SUBSTANCE: invention relates to protective electric shock apparatus of security systems and to electrical extermination systems for rodent control. Substance: method for generating a high voltage in protective electric shock apparatus includes converting the input AC voltage into a high pulse voltage and transmitting the high voltage to electrified conductive elements. In the process of generating a high pulse voltage, an is oscillation excitation diagram is used at the resonance frequency of a "capacitor - primary winding of the power transformer" series circuit, containing a high-voltage pulse generator connected via an input stage with galvanic separation to an AC network and controlling, via a driver, two power switches connected between the capacitor connected to the input stage and the primary winding of the power transformer.

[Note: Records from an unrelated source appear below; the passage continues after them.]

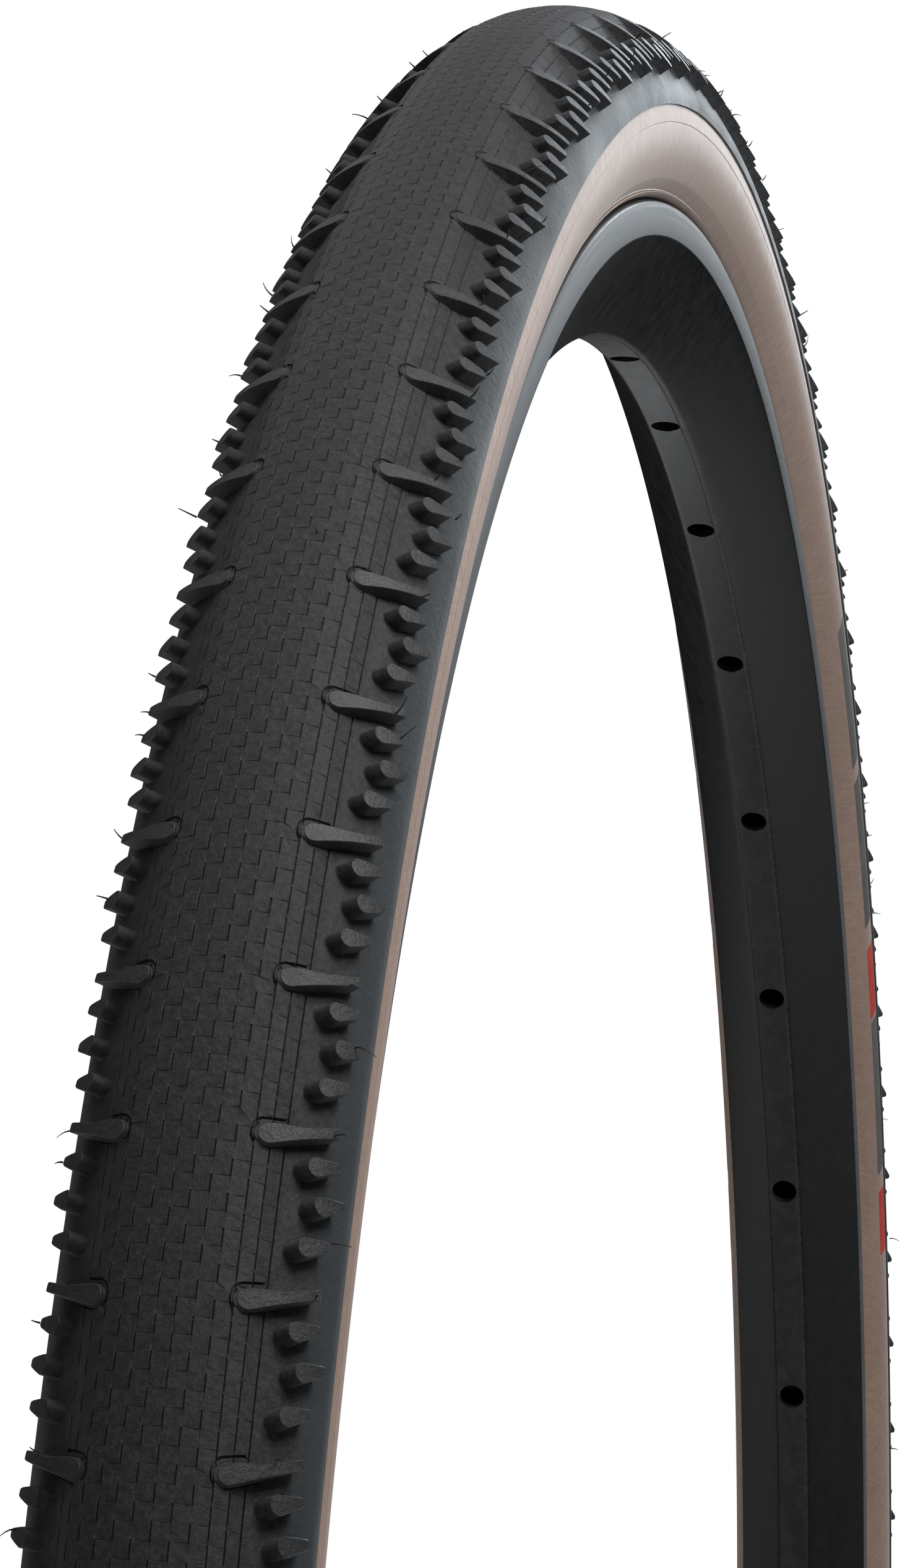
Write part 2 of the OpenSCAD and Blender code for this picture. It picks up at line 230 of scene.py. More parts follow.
def rubber(name, colour, worn, roughness=0.62, shoulder=None):
    """Moulded rubber: fine grain, soft patches of bloom and a little sheen.

    shoulder is the colour of the smoother band along the tread's two edges, lighter and bluer
    than the rest: a painted reflection of the light.
    """
    paint = Paint(name, colour, roughness, specular=0.42)
    paint.shader.inputs["Sheen Weight"].default_value = 0.12
    paint.shader.inputs["Sheen Roughness"].default_value = 0.45
    grain = paint.noise(2600, detail=3)
    patches = paint.noise(55, detail=5)
    speckle = paint.spread(paint.noise(1100, detail=5, roughness=0.75), 0.4, 0.68)
    tint = paint.mix(paint.spread(patches, 0.1, 0.75), colour,
                     paint.mix(speckle, colour, worn))
    dull = paint.spread(patches, 0.3, 0.7, roughness - 0.06, roughness + 0.1)
    if shoulder:
        # The shoulder colour is a painted reflection; the band's lower roughness is the
        # rubber's own
        along = paint.wheel_place()[2]
        band = paint.spread(paint.maths("ABSOLUTE", along), *SHOULDER_SHEEN_BAND)
        tint = paint.mix(band, tint, shoulder)
        dull = paint.maths("SUBTRACT", dull, paint.times(band, 0.1))
    paint.colour(tint)
    paint.roughness(dull)
    paint.bump(grain, 0.28, 0.00012)
    paint.bump(paint.noise(800, detail=5, roughness=0.75), 0.5, 0.0004)
    return paint.material


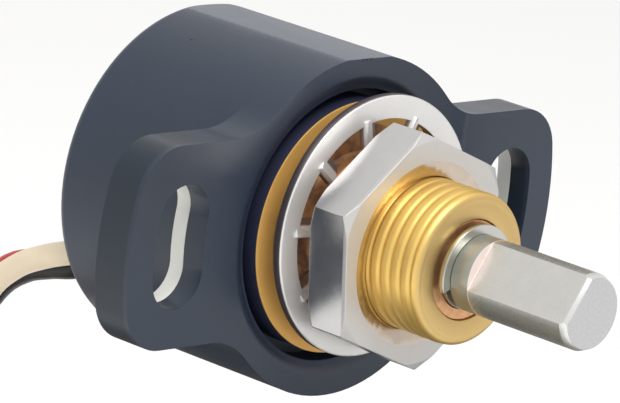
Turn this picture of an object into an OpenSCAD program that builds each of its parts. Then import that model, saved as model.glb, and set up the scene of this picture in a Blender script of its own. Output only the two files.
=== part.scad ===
// Hall effect angle sensor: a round moulded body with two slotted ears, a threaded
// brass bushing that carries the shaft, and three leads out of the back.
// Frame: the origin is on the shaft axis in the plane of the body's front face.
// +Z is up, +X runs along the ears and the shaft points to -Y.

/* [Body] */
// Outside diameter of the round body
body_d = 18; // [17.6:0.2:24]
// Wall round the electronics
body_wall = 0.8; // [0.6:0.05:1]
// Depth of the flat on top of the body, below the round
top_flat_depth = 0.14; // [0.05:0.01:0.4]
// Rounding of the rear outer edge
rear_edge_r = 0.6; // [0.2:0.1:0.8]
// Thickness of the inner wall behind the bushing's flange
floor_t = 1.2; // [1:0.1:2]
// Width of the ledge that the circuit board sits on
ledge_w = 0.8; // [0.5:0.1:1.2]

/* [Ears] */
// Plastic between the round body and each slot
slot_gap = 1.4; // [1:0.05:4]
// Plastic outside each slot, at the ear's round end
ear_rim = 1.75; // [1.1:0.05:4]
// Width of each ear
ear_w = 10.56; // [9.6:0.02:12.6]
// Thickness of each ear
ear_t = 2.3; // [1.8:0.1:4]
// Rounding of the ears' outer corners
ear_corner_r = 2.6; // [1:0.1:3]
// Rounding where each ear runs into the body
ear_root_r = 3.9; // [2:0.1:5]
// Width of each slot
slot_w = 3.4; // [2.4:0.1:4.1]
// Angle between the centres of a slot's two round ends
slot_angle = 14.4; // [8:0.2:16]
// Thickness of plastic in front of each slot plate
slot_web_t = 1.35; // [1:0.05:1.6]
// Width of the slot plate's rim round its slot
plate_rim = 1; // [0.5:0.1:1]

/* [Front recess] */
// Width of the flat face between the body's edge and the recess
face_w = 1; // [0.6:0.1:1.5]
// Width of the recess's sloping edge
lip_w = 0.8; // [0.3:0.05:1]
// Depth of the recess's sloping edge
lip_depth = 0.37; // [0.2:0.01:0.6]
// Gap between the recess's wall and the bushing's flange
flange_gap = 0.53; // [0.2:0.01:0.8]

/* [Bushing] */
// Outside diameter of the bushing's thread
thread_d = 7.95; // [6.6:0.05:8.6]
// Length of the bushing in front of the body's front face
bushing_l = 8.55; // [8:0.05:12]
// Bevel at the bushing's nose
nose_bevel = 0.35; // [0.2:0.05:0.8]
// Thickness of the bushing's flange
flange_t = 2.1; // [1.5:0.1:2.5]
// How far the flange stands in front of the body's front face
flange_proud = 0.1; // [0:0.05:0.5]
// Wall round the rear bearing, in the spigot behind the flange
spigot_wall = 2.4; // [1:0.1:2.6]
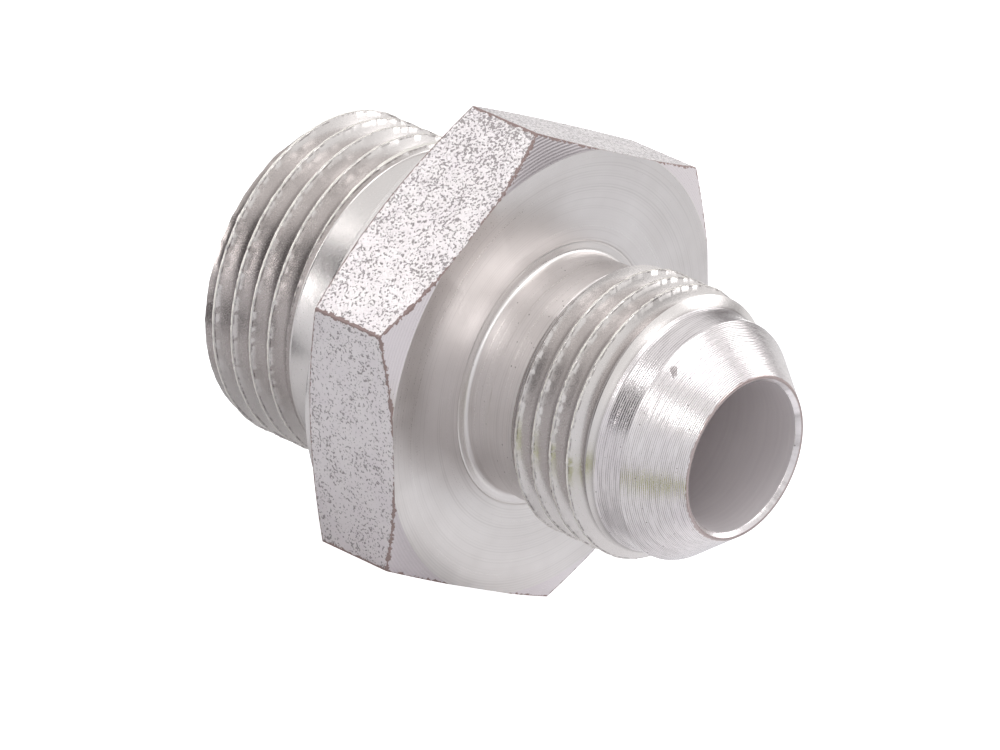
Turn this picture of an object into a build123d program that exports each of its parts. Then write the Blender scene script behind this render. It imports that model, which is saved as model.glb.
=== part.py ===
from build123d import *
import math
import os

# Straight hydraulic adapter, machined in one piece from 36 mm hexagon bar.
# Millimetres.  X runs along the bore, towards the flare nose.  Z is up, and the
# fitting lies on one hexagon flat at z = 0.  The origin is under its middle.

os.makedirs("parts", exist_ok=True)

# ---- hexagon -----------------------------------------------------------------
across_flats = 36.0          # spanner size
hex_length = 9.0             # front face to the back of the hexagon
face_diameter = 36.7         # turned circle on the front face, just over the flats
front_chamfer_angle = 24.8   # of the corners, from the face
back_chamfer_angle = 19.0

# ---- stud end: M27 x 2, sealed on the flat ring behind the hexagon --------------
seal_ring_diameter = 35.8
seal_ring_length = 0.75
seal_ring_edge = 0.2
stud_diameter = 27.0
stud_pitch = 2.0
stud_length = 16.0           # seal face to stud end
stud_relief_step = 3.0       # pitch 2 undercut: how far its diameter is under the thread's
stud_relief_length = 4.9
stud_relief_corner = 0.6     # left by the tool where the relief meets the seal face
stud_chamfer_length = 0.7
stud_chamfer_depth = 1.2

# ---- flare end: 7/8-14 UNF, 37 degree cone --------------------------------------
flare_diameter = 22.225
flare_pitch = 25.4 / 14
nose_length = 20.15          # hexagon face to the tip
neck_step = 2.325            # how far the neck's diameter is under the thread's
neck_length = 5.0
neck_corner = 0.45           # the same where the neck meets the hexagon
pilot_step = 2.625           # the same for the plain band between thread and cone
pilot_length = 2.35
cone_angle = 37.0            # half angle of the seat
tip_land = 0.18              # flat rim left round the mouth

# ---- bore ----------------------------------------------------------------------
bore_diameter = 12.3
mouth_chamfer = 0.35
back_chamfer = 0.5

# ---- thread form: 60 degrees, external -------------------------------------------
stud_depth_ratio = 0.74      # groove depth over pitch: a plain V
stud_floor_ratio = 0.0       # width of the groove's floor over pitch
flare_depth_ratio = 0.6134   # shallower, with a flat floor, to stay above the neck
flare_floor_ratio = 1 / 6
crest_overcut = 0.06         # how far the cutter stands above the crest
stud_phase = 0.1606          # turn at which the groove would meet the seal face
flare_phase = 0.6264         # turn at which the groove would meet the hexagon
run_out = 1.2                # how far each groove runs on over its relief
lead_in = 1.6                # pitches by which it starts beyond the thread

# ---- derived ---------------------------------------------------------------------
stud_relief_diameter = stud_diameter - stud_relief_step
neck_diameter = flare_diameter - neck_step
pilot_diameter = flare_diameter - pilot_step

axis_height = across_flats / 2
corner_radius = across_flats / math.sqrt(3)
face_radius = face_diameter / 2
cone_radius = pilot_diameter / 2
total_length = nose_length + hex_length + seal_ring_length + stud_length

x_tip = total_length / 2
x_end = -total_length / 2
x_face = x_tip - nose_length
x_hex_back = x_face - hex_length
x_seal = x_hex_back - seal_ring_length
x_split = x_face - hex_length / 2
x_stud_relief = x_seal - stud_relief_length
x_neck = x_face + neck_length

mouth_radius = bore_diameter / 2 + mouth_chamfer
tip_radius = mouth_radius + tip_land
cone_length = (cone_radius - tip_radius) / math.tan(math.radians(cone_angle))
x_cone = x_tip - cone_length
x_pilot = x_cone - pilot_length
flare_chamfer = pilot_step / 2

blank_radius = corner_radius + 0.5
front_chamfer = (blank_radius - face_radius) * math.tan(math.radians(front_chamfer_angle))
ring_radius = seal_ring_diameter / 2
rear_chamfer = (blank_radius - ring_radius) * math.tan(math.radians(back_chamfer_angle))


def stud_outline():
    """Half section of the stud side, from the middle of the hexagon to the stud end."""
    stud_r = stud_diameter / 2
    relief_r = stud_relief_diameter / 2
    with BuildLine() as line:
        Polyline(
            (x_split, 0),
            (x_split, blank_radius),
            (x_hex_back + rear_chamfer, blank_radius),
            (x_hex_back, ring_radius),
            (x_seal + seal_ring_edge, ring_radius),
            (x_seal, ring_radius - seal_ring_edge),
            (x_seal, relief_r + stud_relief_corner),
            (x_seal - stud_relief_corner, relief_r),
            (x_stud_relief, relief_r),
            (x_stud_relief - (stud_r - relief_r), stud_r),
            (x_end + stud_chamfer_length, stud_r),
            (x_end, stud_r - stud_chamfer_depth),
            (x_end, 0),
            (x_split, 0),
        )
    return line


def nose_outline():
    """Half section of the nose side, from the middle of the hexagon to the tip."""
    flare_r = flare_diameter / 2
    neck_r = neck_diameter / 2
    with BuildLine() as line:
        Polyline(
            (x_split, 0),
            (x_split, blank_radius),
            (x_face - front_chamfer, blank_radius),
            (x_face, face_radius),
            (x_face, neck_r + neck_corner),
            (x_face + neck_corner, neck_r),
            (x_neck, neck_r),
            (x_neck + flare_r - neck_r, flare_r),
            (x_pilot - flare_chamfer, flare_r),
            (x_pilot, cone_radius),
            (x_cone, cone_radius),
            (x_tip, tip_radius),
            (x_tip, 0),
            (x_split, 0),
        )
    return line


def bore_outline():
    """Half section of the through bore, with its mouth and back chamfers."""
    bore_r = bore_diameter / 2
    with BuildLine() as line:
        Polyline(
            (x_end - 1, 0),
            (x_end - 1, bore_r + back_chamfer + 1),
            (x_end + back_chamfer, bore_r),
            (x_tip - mouth_chamfer, bore_r),
            (x_tip + 1, bore_r + mouth_chamfer + 1),
            (x_tip + 1, 0),
            (x_end - 1, 0),
        )
    return line


def turned(outline, seam=0):
    """Solid of revolution about X; seam is the angle at which its faces close."""
    with BuildPart() as part:
        with BuildSketch(Plane.XY):
            add(outline.line)
            make_face()
        revolve(axis=Axis.X)
    return Rot(seam, 0, 0) * part.part


def groove_section(depth, floor):
    """Section of a 60 degree groove along the axis, pointed where its floor is 0."""
    top = floor + 2 * depth * math.tan(math.radians(30))
    corners = [(0, -floor / 2), (depth, -top / 2), (depth, top / 2)]
    if floor > 0:
        corners.append((0, floor / 2))
    return make_face(Polyline(*corners, close=True))


def threaded(outline, diameter, pitch, depth_ratio, floor_ratio, x_air, x_relief, x_datum, phase):
    """Turned solid with a right-handed groove from the air at x_air to x_relief."""
    crest_r = diameter / 2 + crest_overcut
    root_r = diameter / 2 - depth_ratio * pitch

    x_low = min(x_air, x_relief)
    helix = Helix(pitch=pitch, height=abs(x_relief - x_air), radius=root_r)
    start = Plane(origin=helix @ 0, x_dir=(1, 0, 0), z_dir=(0, 1, 0))
    section = start * groove_section(crest_r - root_r, floor_ratio * pitch)
    groove = sweep(section, path=helix, is_frenet=True)
    turn = 2 * math.pi * (phase + (x_low - x_datum) / pitch)
    side = (0, math.cos(turn), math.sin(turn))
    groove = Plane(origin=(x_low, 0, 0), x_dir=side, z_dir=(1, 0, 0)) * groove

    # The faces close on the side away from the groove's end, 0.43 of a turn past it.
    past_end = math.copysign(0.43, x_relief - x_air)
    seam = 360 * (phase + (x_relief - x_datum) / pitch + past_end)
    return turned(outline, seam) - groove


stud_side = threaded(
    stud_outline(),
    stud_diameter,
    stud_pitch,
    stud_depth_ratio,
    stud_floor_ratio,
    x_air=x_end - lead_in * stud_pitch,
    x_relief=x_stud_relief + run_out,
    x_datum=x_seal,
    phase=stud_phase,
)
nose_side = threaded(
    nose_outline(),
    flare_diameter,
    flare_pitch,
    flare_depth_ratio,
    flare_floor_ratio,
    x_air=x_pilot + lead_in * flare_pitch,
    x_relief=x_neck - run_out,
    x_datum=x_face,
    phase=flare_phase,
)
hexagon = extrude(
    Plane.YZ.offset(x_end - 1) * RegularPolygon(corner_radius, 6),
    total_length + 2,
)
body = (stud_side + nose_side) & hexagon
body -= turned(bore_outline())
body = Pos(0, 0, axis_height) * body
body.label = "fitting_body"

export_step(body, "parts/fitting_body.step")
bb = body.bounding_box()
print("solids", len(body.solids()), "volume", round(body.volume, 1), "valid", body.is_valid)
print("box", [round(v, 3) for v in (*bb.min, *bb.max)])
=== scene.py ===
import math

import bmesh
import bpy
from mathutils import Matrix, Vector


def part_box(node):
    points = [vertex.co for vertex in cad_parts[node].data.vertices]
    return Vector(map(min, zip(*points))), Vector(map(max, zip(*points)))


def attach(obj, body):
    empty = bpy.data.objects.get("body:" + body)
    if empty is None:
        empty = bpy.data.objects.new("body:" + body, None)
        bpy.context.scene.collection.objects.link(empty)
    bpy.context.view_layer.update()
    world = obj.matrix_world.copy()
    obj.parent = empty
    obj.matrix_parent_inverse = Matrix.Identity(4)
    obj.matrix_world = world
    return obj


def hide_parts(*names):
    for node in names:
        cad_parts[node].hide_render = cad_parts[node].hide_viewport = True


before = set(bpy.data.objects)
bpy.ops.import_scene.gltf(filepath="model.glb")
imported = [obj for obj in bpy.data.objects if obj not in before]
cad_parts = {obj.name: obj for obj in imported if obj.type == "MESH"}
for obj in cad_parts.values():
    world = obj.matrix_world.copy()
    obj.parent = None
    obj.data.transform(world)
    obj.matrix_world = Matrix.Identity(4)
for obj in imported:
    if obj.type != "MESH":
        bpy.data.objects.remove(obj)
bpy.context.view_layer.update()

bl_info = {
    "name": "Straight hydraulic adapter",
    "version": (1, 0, 0),
    "blender": (4, 5, 0),
    "location": "3D View > Sidebar > Adapter",
    "description": "Models a threaded one-piece hydraulic adapter with its plated finish",
    "category": "Add Mesh",
}

# The outlines below are in millimetres, with the bore's axis as their base line.
MM = 0.001
NODE = "fitting_body"
LOW, HIGH = (Vector(corner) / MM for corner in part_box(NODE))
AXIS_Z = (LOW.z + HIGH.z) / 2
HALF_FLATS = (HIGH.z - LOW.z) / 2
CORNER_R = (HIGH.z - LOW.z) / math.sqrt(3)
STEPS = 256  # facets round the axis
TIP_RIM = 0.53  # from the bore's wall to the edge of the cone
REAR_EDGE_WEIGHT = 2.5  # the torn line round the hexagon's back is this much thinner

# Where the thread cutters start and end, in millimetres. A cutter makes whole turns, so it
# starts up to one turn sooner and ends up to one turn later.
STUD_LEAD = 2.2  # before the stud end
STUD_SHOULDER = 1.95  # before the large thread's relief
NECK_LEAD = 4.2  # from the hexagon's face
PILOT_LAP = 1.2  # past the start of the pilot


# ---- sizes and colours -------------------------------------------------------------


def length(name, description, millimetres):
    """A size, kept in metres."""
    return bpy.props.FloatProperty(
        name=name, description=description, default=millimetres * MM, min=0.0,
        unit="LENGTH", precision=5,
    )


def angle(name, description, degrees):
    """An angle, kept in radians."""
    return bpy.props.FloatProperty(
        name=name, description=description, default=math.radians(degrees), subtype="ANGLE",
    )


def linear(code):
    """A linear colour from an sRGB hex value such as #D0CCCA."""
    channels = [int(code[i:i + 2], 16) / 255 for i in (1, 3, 5)]
    straight = [c / 12.92 if c <= 0.04045 else ((c + 0.055) / 1.055) ** 2.4 for c in channels]
    return (*straight, 1.0)


def paint(name, description, code):
    """A colour that starts from an sRGB hex value."""
    return bpy.props.FloatVectorProperty(
        name=name, description=description, default=linear(code), subtype="COLOR",
        size=4, min=0.0, max=1.0,
    )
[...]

The high-voltage pulse generator comprises a logical part including, connected in series, a pulse counter, a decoder, an integrated microchip, a diode bridge connected to the input stage, a first Zener diode connected to the pulse counter of the logical part and, via the diode bridge, to the input stage and the capacitor, an operational amplifier connected, via the diode bridge, to the input stage, the capacitor and the integrated microchip of the logic part, which generated signals at the resonance frequency of the "capacitor - primary winding of the power transformer" oscillatory circuit and is connected with the key driver, a second Zener diode connected to the key driver and, via the diode bridge, to the input stage and the capacitor.

EFFECT: removed time limit for transmitting energy from the exciting high-voltage pulse generator to the electrified element.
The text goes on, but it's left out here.